I'm saying we would like to measure how hard a puzzle is by telling someone how long we think an expert sudokorist would take on average.
The measure I'm proposing is at least it is defined and meaningful which is quite a lot. Difficult to measure accurately at this time, but that can be worked on.
Then you can start to ask questions about puzzles - how long does this one take?
Questions about sudokorists - how long do you take? What's your multiplier? If you take on average 0.95*, you rock.
Questions about methods - how long does it take and does it payoff?
Is it worth the fag? Is it worth trying early or only if stuck?

It seems to me that if you measure cost but cost isn't in a physical commodity its largely meaningless.
Howards numbers look about right relative to each other, but only because I'm rescaling by /200 to get minutes.
There in the ball-park anyway looking at the rankings from the Times.
_________________
Agent A

Agent Allen

Also thanks for the methods tips.
I found a great catalogue on

http://users.pandora.be/vandenberghe.jef/sudoku/index.html?how2solve
That lists nearly everything talked about in these forums.
Its also very well explained.
Which, err is better than some of the posts round here, err sorry guys, but err some of the posting and certainly most of the C programs are completely unreadable Embarassed

.
I'm an ex-C programmer and in my day we used local variables.
Why?
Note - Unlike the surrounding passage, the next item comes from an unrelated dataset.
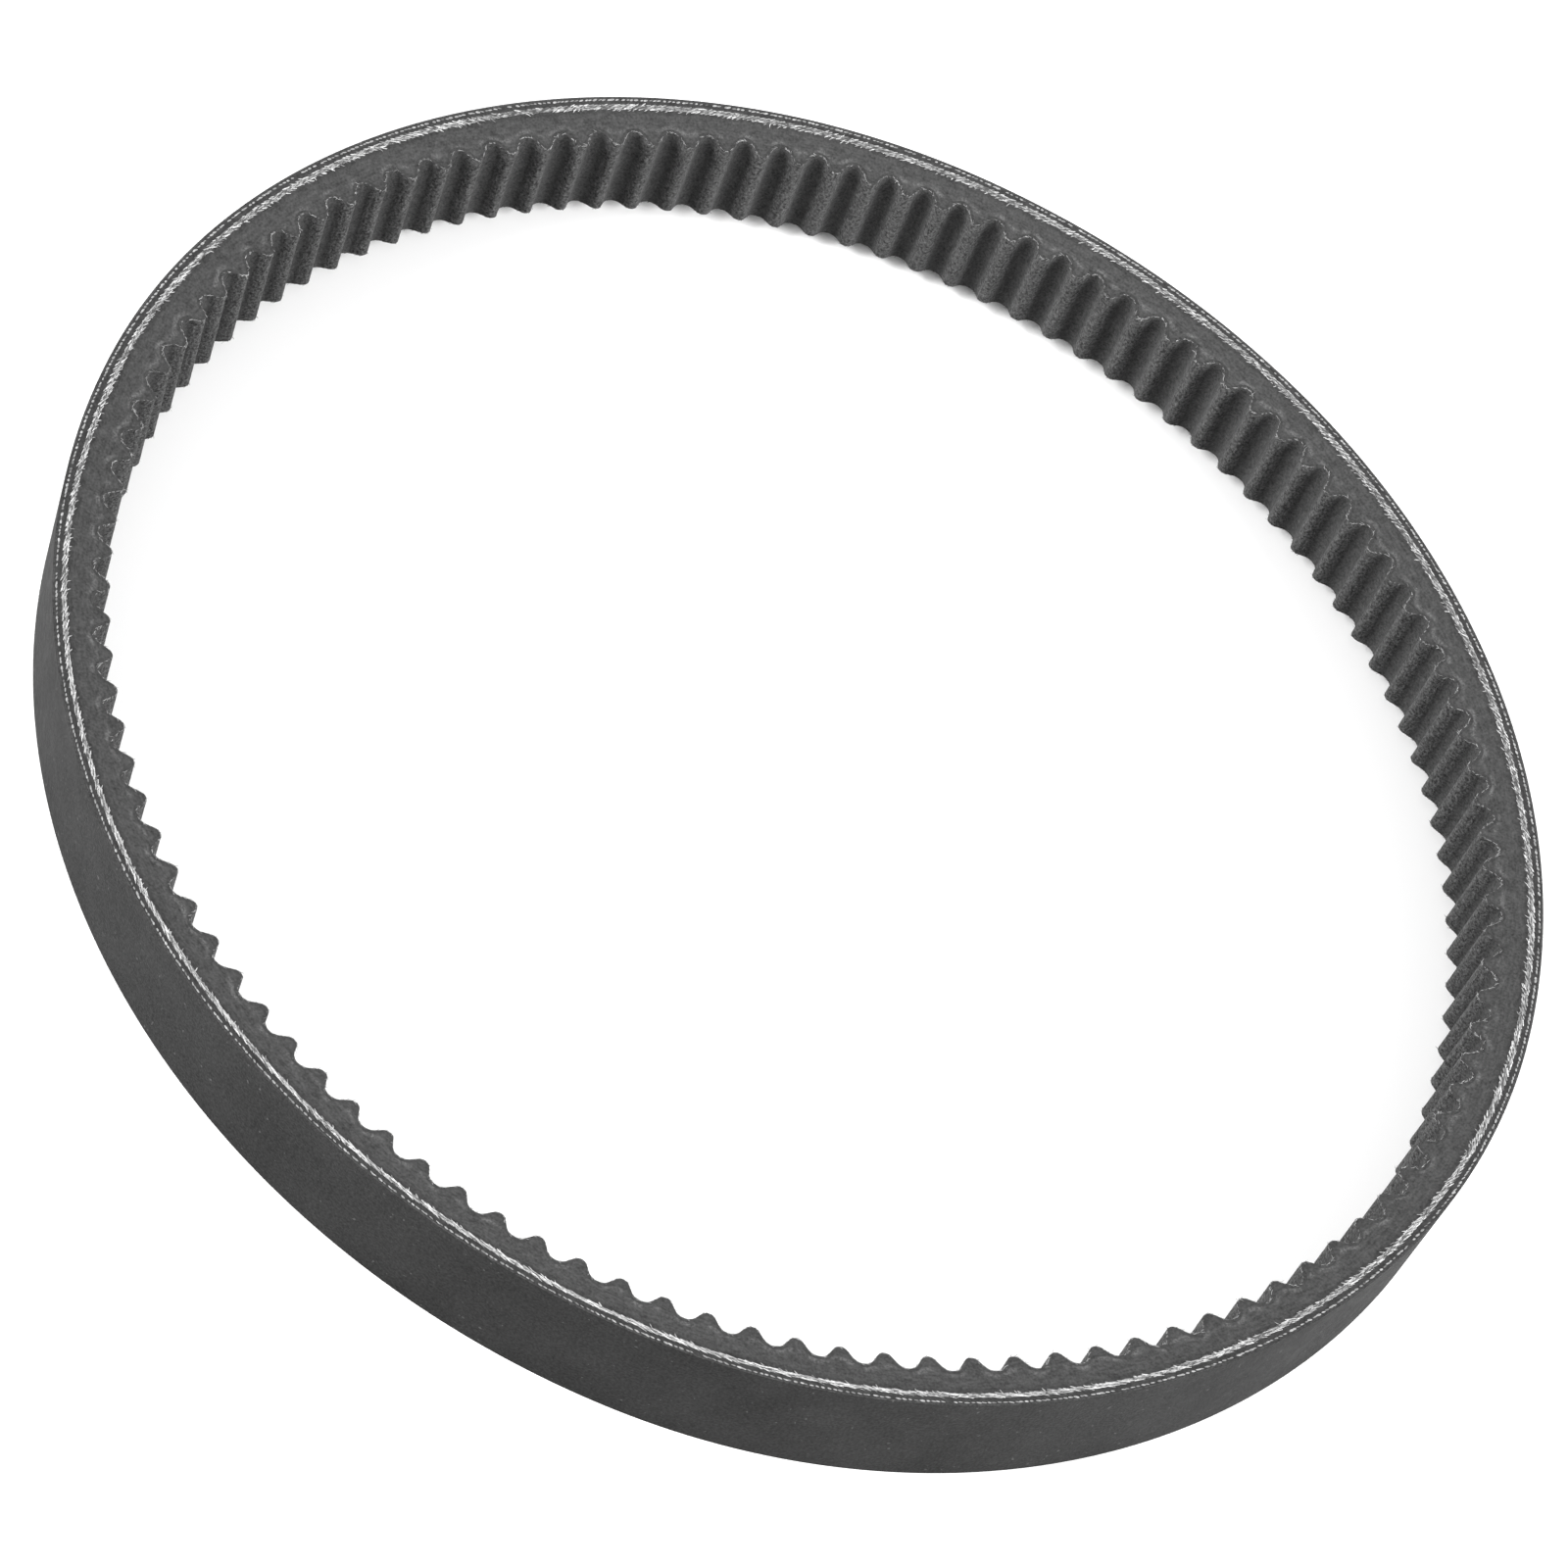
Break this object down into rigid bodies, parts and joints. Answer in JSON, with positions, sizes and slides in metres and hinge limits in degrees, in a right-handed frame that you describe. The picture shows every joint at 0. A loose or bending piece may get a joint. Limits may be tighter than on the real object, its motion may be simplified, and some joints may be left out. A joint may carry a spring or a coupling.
{
  "type": "cogged v-belt",
  "caption": "Endless raw-edge cogged V-belt for a variable-speed drive: fabric back, cord line, rubber body with flex cogs under a fabric facing.",
  "frame": {"origin": "centre of the loop, halfway across the belt's width", "axes": "+Z across the belt's width, parallel to the shafts of its pulleys; +X along the longer diameter of the loop at rest"},
  "size_m": [0.3662, 0.3448, 0.03],
  "materials": {
    "back_fabric": "rubberised cotton-blend weave, matte",
    "skim_rubber": "matte",
    "cushion_rubber": "ground matte",
    "tensile_cord": "twisted synthetic cord",
    "cut_cord": "trimmed and frayed synthetic cord",
    "compression_rubber": "fibre-loaded rubber, ground matte",
    "facing_fabric": "rubberised knit, matte and slightly fuzzy"
  },
  "bodies": {
    "root": {"outer_back_fabric": "back_fabric", "back_skim_rubber": "skim_rubber", "inner_back_fabric": "back_fabric", "overcord_rubber": "cushion_rubber", "tensile_cord_windings": "tensile_cord", "upper_flank_cut_cord": "cut_cord", "lower_flank_cut_cord": "cut_cord", "undercord_rubber": "cushion_rubber", "compression_rubber": "compression_rubber", "cog_facing_fabric": "facing_fabric"}
  },
  "joints": []
}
So we could laugh at the COBOL progammers for one thing.
Well actually because structured programming showed that made programs both safer more widely usable and readable.
Can't be bad.

There's an old C saying "if was hard to write it should be hard to read".
It is a joke, is everyone clear about that?

---
Off rant, I agree that considering time cost, I'm not convinced all of the methods catalogued round the place deserve house room.
Some of them are awfully time consuming to do and only so successful.
A bit of brute force seems to be worth a try in preference to some.
That said, without hard and fast cost measures who can say...
_________________
Agent A

Ruud · Site Admin

Pump up the score for those @#$ naked singles.

It's easier to spot a locked pair than a naked single.